Ideally, grow a range of varieties to give you good eating from late August until May.

The best way to store apples? In a cold room or a brick outbuilding; not a shed or loft which get too warm. An outbuilding needs to be vermin proof. Pull out trays work well but are expensive. Cheapest is to obtain (ask first!) fruit boxes and the indented cardboard trays from supermarkets, and lay the apples down so they don’t touch. One layer only. Check weekly for signs of discolouration. Remove decaying fruit immediately and eat what you can; otherwise, a whole tray will quickly rot and waste to nothing (the answer to my questioner).

That’s what I do, and it works well. But how do suppliers to supermarkets operate? And why?

Apple trees, like any plant, grow by photosynthesis. They absorb carbon dioxide, light and water to make glucose (energy) and oxygen. After picking, apples remain alive – they constantly respire, absorbing oxygen and releasing carbon dioxide in a similar way to how we breathe.

The apples begin to ripen, but the colder the storage room, the slower they will do so. Ripening is also linked to respiration, so decreasing their respiration by restricting their supply of oxygen will slow the process further.

Keeping apples in a cold, confined space to increase the time they can be stored is a method used by apple growers for centuries.

In the late twentieth century, and driven by supermarkets wanting to offer crisp apples 365 days a year, methods of storage became increasingly scientific.

Apples are now kept in huge, controlled atmosphere (CA) storage rooms. Oxygen is kept between one and three per cent, and nitrogen is pumped in to make up the shortfall.

Manipulating the oxygen in this way extends storage time by several months. An environment rich in carbon dioxide can also reduce respiration; however, it can also lead to fruit damage, so CO₂ levels are also controlled and kept between 0.5 and two per cent.

 

  Oxygen Carbon Dioxide Nitrogen
       
Air 21% Trace (0.04%) 78%
CA storage room 1-3% 0.5-2% 97%

 

In 1997, there was a further development in the storage of apples: the patenting of a synthetic molecule called 1-methylcyclopropene.

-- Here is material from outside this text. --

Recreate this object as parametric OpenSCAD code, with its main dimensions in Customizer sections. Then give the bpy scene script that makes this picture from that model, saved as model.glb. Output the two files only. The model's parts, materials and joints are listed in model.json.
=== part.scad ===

As apples ripen, they release ethylene, a gaseous plant hormone which is strongly correlated with respiration. Ethylene in the air triggers its own production and leads to the ripening of all fruit in the storage room.

Treatments such as 1-methylcyclopropene inhibit the production of ethylene, and very significantly delay the ripening process.

The combination of low oxygen and 1-methylcyclopropene can prevent apples from ripening for six or seven months.

CA rooms have benefits. But before you install one in your garage, note they are dangerous places. In 2013, for example, two workers on an estate in Hampshire died in a CA room when they thought they’d quickly check on the harvest without using breathing equipment.

Nevertheless, CA rooms are very effective. But, and it’s a big BUT, do the fruit taste as good?

I found tens of papers online trying to assess the taste of CA stored apples; reams of quantitative figures and analysis. All of which seemed to miss the point: tasting is a qualitative activity.

Supermarket apples are indeed crisp and juicy, but IMO rarely taste of much. Partly because the varieties aren’t that inspiring, but partly too I suspect it’s because (1) the apples are picked too early, and (2) the artificial storage process has affected the natural process of ripening, and the formation of the complex and delicate array of sugars and acids.

I don’t want comfort. I want heterogeneity, difference; I want nuance and complexity. Disappointment occasionally, maybe, but I want to reach for the moon every time I pick an appley globe.